In Africa, George had tried to keep up with the news from Britain. He read the
International Herald Tribune
as often as he could find a copy, and subscribed to the
Weekly Guardian
. It had been with disbelief that he’d read of how suspected IRA men, held in detention in Northern Ireland, had mounted what they called the Dirty Protest. These men had expressed their indignation against the government by turning themselves into giant babies. They didn’t wash. They threw their food on the floor and ate it in their hands. They practised incontinence and daubed the walls of their cells with their own excrement. Sitting, out of the sun, in the Rua Kwame Nkruma, George had followed this story as if he was reading up on the customs of some remote and terrifying tribe. In
Britain?
Surely not.

Yet this new London looked like a dirty protest. It was wrecked and smeared. The taxi driver, fouling the air with words, was part of it. He was only saying what all the slogans said. I hate it here. I’m innocent. It’s not my fault.

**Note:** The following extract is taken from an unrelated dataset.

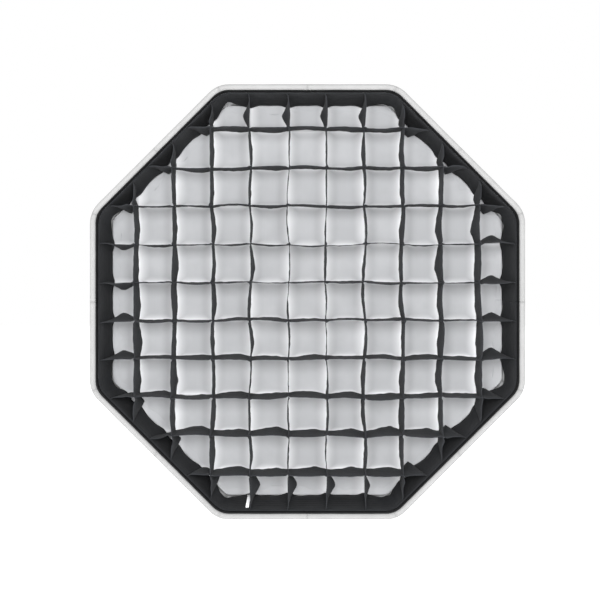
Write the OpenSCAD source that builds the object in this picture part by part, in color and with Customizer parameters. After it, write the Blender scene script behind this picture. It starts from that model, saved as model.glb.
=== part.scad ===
// Folding octabox with a fabric grid: an eight-sided softbox on a cast lamp ring.
// Every module is drawn in the axis frame, where z runs forward from the lamp face,
// x runs to the right and y runs up. world() turns that frame upright at the end.

/* [Face] */
// Width across the flats, piping included
face_w = 600; // [580:10:620]
// Radius of the piping round the rim
piping_r = 4; // [3:0.5:5]
// Radius of the rim's rounded corners
corner_r = 34; // [20:2:44]

/* [Shell] */
// Distance from the lamp face to the middle of the piping
rim_z = 288; // [280:4:300]
// Slope of the shell's side at the rim, from the axis
rim_slope = 12; // [11:0.5:13]
// Thickness of the shell, measured across the axis
shell_t = 2; // [1.5:0.5:2.5]
// Slope of the shell's side where it starts, from the axis
shell_start_slope = 68; // [66:0.5:68]

/* [Ribs] */
// Diameter of a spring-steel rib
rod_d = 5; // [4:0.5:5]
// Distance of a rib's axis inside the shell's corner line
rod_inset = 10; // [10:0.5:11]
// Slope of a rib where its hinge pin crosses it
hinge_slope = 70; // [69.5:0.5:70]
// Distance from the lamp face to the front end of a rib
rod_end_z = 222; // [200:2:222]

/* [Lamp ring] */
// Outer radius of the cast ring
ring_r = 78; // [76:1:78]
// Radius of the opening through the ring
ring_bore_r = 58; // [56:1:60]
// Distance from the lamp face to the ring's front
ring_front_z = 40; // [36:1:40]
// Bore of the lamp mount
mount_bore_r = 44; // [42:0.5:45]
// Outer radius of the lamp mount's neck
neck_r = 49; // [48:0.5:50]
// Outer radius of the three bayonet lugs
lug_r = 54; // [53:0.5:56]

/* [Grid] */
// Number of cells across the face
cells = 11; // [9:2:13]
// Thickness of a grid strip
strip_t = 1.2; // [1:0.2:1.6]
// Distance from the lamp face to the back of the grid
grid_back_z = 238; // [238:1:242]
// Distance from the lamp face to the front of the grid
grid_front_z = 286; // [280:1:286]

/* [Diffusers] */
// Distance from the lamp face to the back of the front diffuser
diffuser_z = 233; // [232.5:0.5:234]
// Distance from the lamp face to the inner baffle
baffle_z = 120; // [110:5:130]
// Distance from the axis to a flat of the inner baffle
baffle_apothem = 170; // [150:5:175]

/* [Hidden] */
$fn = 64;
sides = 8;
half_side = 180 / sides;
gap = 0.25;
slack = 0.02;

// The shell's corner line is one arc in the plane of a rib
rim_apothem = face_w / 2 - piping_r - 2;
rim_corner = rim_apothem / cos(half_side);
line_start_r = 86;
line_start_z = 24;
chord_slope = atan2(rim_corner - line_start_r, rim_z - line_start_z);
chord = norm([rim_corner - line_start_r, rim_z - line_start_z]);
line_r = chord / (2 * sin(chord_slope - rim_slope));
centre_r = rim_corner - line_r * cos(rim_slope);
centre_z = rim_z + line_r * sin(rim_slope);
rod_line_r = line_r - rod_inset;
hinge_r = centre_r + rod_line_r * cos(hinge_slope);
hinge_z = centre_z - rod_line_r * sin(hinge_slope);
rod_end_slope = asin((centre_z - rod_end_z) / rod_line_r);
mm_slope = 180 / (PI * rod_line_r);

pin_r = 2;
barrel_r = 6;
barrel_w = 8.8;
ear_r = 7;
ear_t = 4;
ear_y = 4.7;
socket_r = 4.2;
tip_r = 4;
cap_r = 4.6;
seat_r = 67;
seat_z = 8.3;
seat_back_z = -0.4;
flange_r = 66.6;
flange_t = 8;
neck_l = 12;
knob_z = 4;
knob_screw_r = 2.5;
screw_pcr = 72.5;
screw_r = 1.5;
pitch = 2 * (rim_apothem - 1) / cells;
band_back_apothem = 276.4 / 294 * rim_apothem;
band_front_apothem = 289 / 294 * rim_apothem;
band_t = 0.8;
strip_apothem = band_back_apothem - 1.2;

RIBS = [for (k = [1:sides]) k];

function rib_azimuth(k) = half_side + (k - 1) * 360 / sides;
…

And where on earth did Sheila fit? George had meant only to take her to lunch at Wheeler’s, where he could have been comfortably in command. On the phone, though, it had been Sheila who took control. There was no question of lunch—she was working all day, anyway. But he must stay the night, at least. “Father,
really-
” She loaded the word with meanings: it was at once a call to duty, an appeal to common reason, even an exasperated declaration of affection. George had laughed. Holding the receiver to his ear, doodling an embroidered rectangle round the phone number of Swissair in London, he
was game. But he hadn’t bargained on this dreadful place.
Sheila is at home here?

Labouring in third gear, the taxi climbed a ribbed hillside of low brick terraces. The traffic was thinner now: there were sooty plane trees at the side of the road and lighted grocery stores on the street corners. The tower blocks were sinking fast behind. Soon they were no bigger than obelisks in a neglected graveyard. George looked down over the brow of the escarpment and saw the city rendered suddenly harmless by distance and the dark—a dim, untidy scatter of lights across a valley floor. He thought he could make out the black threadline of the river and the amber glow of floodlights at Westminster, puzzlingly near at hand.

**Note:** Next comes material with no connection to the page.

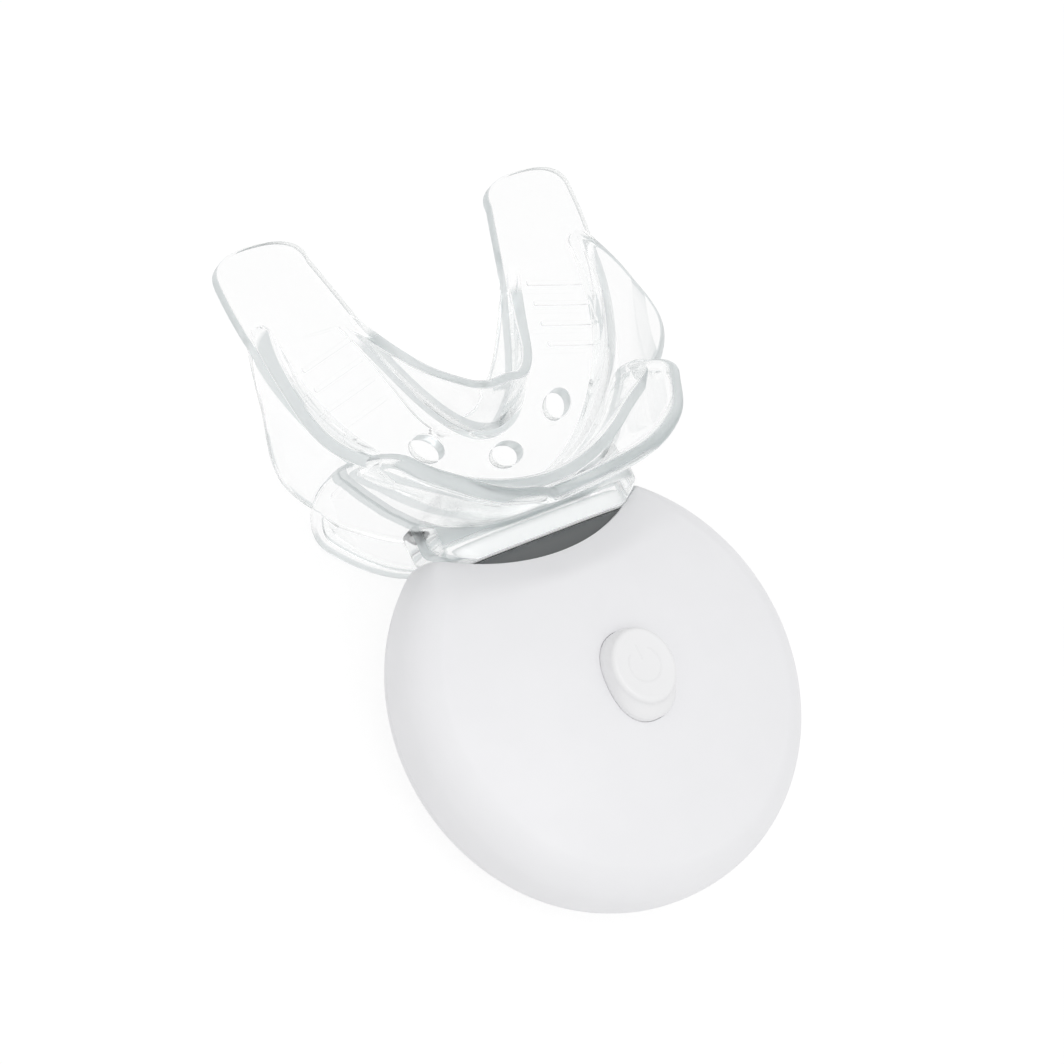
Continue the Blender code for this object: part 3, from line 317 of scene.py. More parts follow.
class CaseSizes(bpy.types.PropertyGroup):
    radius: length_prop("Radius", "Radius of the case", 31.5)
    height: length_prop("Height", "From the rear face to the middle of the dome", 18.4)
    dome_radius: length_prop("Dome radius", "Where the dome turns into the shoulder", 27.2)
    dome_drop: length_prop("Dome drop", "How far the dome falls to its edge", 3.7)
    wall: length_prop("Wall", "Wall thickness of both shells", 1.6)
    split: length_prop("Split", "Height of the joint between the shells", 5.0)
    rest_face: length_prop("Rest face", "Radius of the flat rear face", 20.5)
    cut_radius: length_prop("Cut radius", "Radius of the concave cut for the tray", 31.1)
    cut_reach: length_prop("Cut reach", "From the middle of the case to the bottom of the cut", 19.4)
    rim_height: length_prop("Rim height", "Height of the cut's rim in its middle", 14.9)
    shell_colour: colour_prop("Shell colour", "Colour of the moulded case", "#F1F1F3")
    # Painted shade: the collar's dark grey stands in for the shade in the gap between the tray's socket and
    # the cut's rim
    shade_collar_colour: colour_prop("Window colour", "Colour of the smoked collar of the nose", "#606364")
    lens_colour: colour_prop("Lens colour", "Colour of the opal lens at the nose's tip", "#F4F5F5")


class ButtonSizes(bpy.types.PropertyGroup):
    half_width: length_prop("Half width", "Half width of the neck", 5.0)
    half_length: length_prop("Half length", "Half length of the neck", 6.6)
    top_half_width: length_prop("Top half width", "Half width of the cap's top", 4.9)
    top_half_length: length_prop("Top half length", "Half length of the cap's top", 5.5)
    top_shift: length_prop("Top shift", "How far the cap's top sits towards the tray", 0.7)
    stand: length_prop("Stand", "How far the button stands above the dome's middle", 3.1)
    edge: length_prop("Edge", "Rounding of the cap's top edge", 0.7)
    mark: length_prop("Sign", "Radius of the power sign's ring", 2.5)
    colour: colour_prop("Colour", "Colour of the button", "#F2F2F3")
    # Painted shade: a touch darker than the cap, as if the sign lay in a groove
    sign_shade_colour: colour_prop("Sign colour", "Colour of the power sign", "#EFEFF0")


class BatterySizes(bpy.types.PropertyGroup):
    door_radius: length_prop("Door radius", "Radius of the battery door", 12.3)
    door_thickness: length_prop("Door thickness", "Thickness of the battery door", 1.2)
    well_radius: length_prop("Well radius", "Inner radius of the battery well", 11.2)
    cell_radius: length_prop("Cell radius", "Radius of the coin cells", 10.0)
    cell_height: length_prop("Cell height", "Height of the coin cells", 3.2)


class PartColours(bpy.types.PropertyGroup):
    board: colour_prop("Board", "Colour of the solder mask", "#1F5B3A")
    resin: colour_prop("LED resin", "Colour of the phosphor in the LEDs", "#F0DC74")
    reflector: colour_prop("Reflector", "Colour of the reflector", "#F4F4F2")
    component: colour_prop("Components", "Colour of the black mouldings", "#26272A")
    steel: colour_prop("Steel", "Colour of plated steel and drawn aluminium", "#C9CBCD")
    bronze: colour_prop("Bronze", "Colour of the battery contacts", "#C79A5B")
    rubber: colour_prop("Rubber", "Colour of the door's seal", "#2B2B2D")
    plunger: colour_prop("Plunger", "Colour of the switch's plunger", "#E9E2CF")


class StageLook(bpy.types.PropertyGroup):
    floor_colour: colour_prop("Floor", "Colour of the floor", "#FFFFFF")
    key_power: bpy.props.FloatProperty(name="Key", description="Power of the large soft lamp", default=0.8,
                                       min=0.0, unit="POWER")
    sky: bpy.props.FloatProperty(name="Sky", description="Strength of the even light from all round",
                                 default=0.80, min=0.0)
    horizon: bpy.props.FloatProperty(name="Horizon", default=0.7, min=0.0, description="Brightness of far "
                                     "surroundings in reflections and through clear material")


# Steps of modelling by hand

def deselect():
    if bpy.context.object and bpy.context.object.mode != "OBJECT":
        bpy.ops.object.mode_set(mode="OBJECT")
    bpy.ops.object.select_all(action="DESELECT")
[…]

At this altitude, even the driver’s manner softened. “Inker-man Rise? That’s off Acre Lane somewhere, en’t it, mate?”

“I couldn’t tell you.”

“Yeah …” He was working it out. “It’s after Sebastopol and Alma.”

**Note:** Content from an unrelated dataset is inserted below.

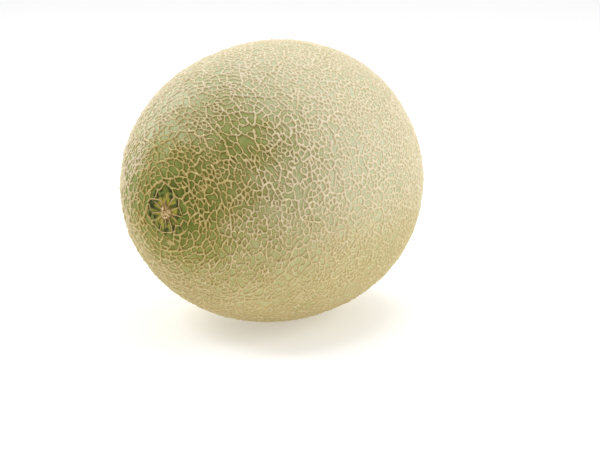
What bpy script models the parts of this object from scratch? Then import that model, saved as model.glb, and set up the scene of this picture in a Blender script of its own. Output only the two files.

Brick gave way to cheesy stucco, plane trees to chestnuts and beeches. The air began to smell like air again. The houses began to look like real London houses, frowning and beetle browed with their heavy cornices and balustrades.

George cuddled Vera’s old patchwork oilcloth shopping bag on his lap, trying to cushion the wine against the jolting of the taxi and keep it warm. It was a ’71 Leoville-Barton, and George had spent a long time in conference with the wine merchant on St James’s Street before he’d bought it. The bottle had cost him as much as a whole case of ordinary claret. He hoped that Sheila would recognize it as a serious treat. But then Sheila appeared on television now; she was bound to know things like that. George felt that the wine struck just the right note. It was expensive. It was thoughtful. It would be gone in an hour. The trouble with most gifts was that they hung around accusingly long after the moment they’d been designed to celebrate had passed. He’d gone to the shop to buy champagne, but had been seduced by the colour of the old clarets, their sombre dustiness, and had thought how well they
seemed to fit, somehow, with the idea of him and Sheila.

The taxi stopped, its motor stuttering loudly in the quiet street. George overpaid the driver, who pocketed the money without thanks and drove off, leaving him alone in the dark with the trees making sea noises overhead. He couldn’t see the numbers on the houses, which were set a little back from the road, their front doors at the tops of fanlike flights of steps. Then he spotted Sheila’s—knowing it by instinct from the light in the tall curtainless window and the bare timber door from which the paint had been freshly stripped. Before climbing the steps, he patted his pocket to make sure his pipe was there, straightened his tie and squared his shoulders. Steady the Buffs, George thought, Steady the Buffs.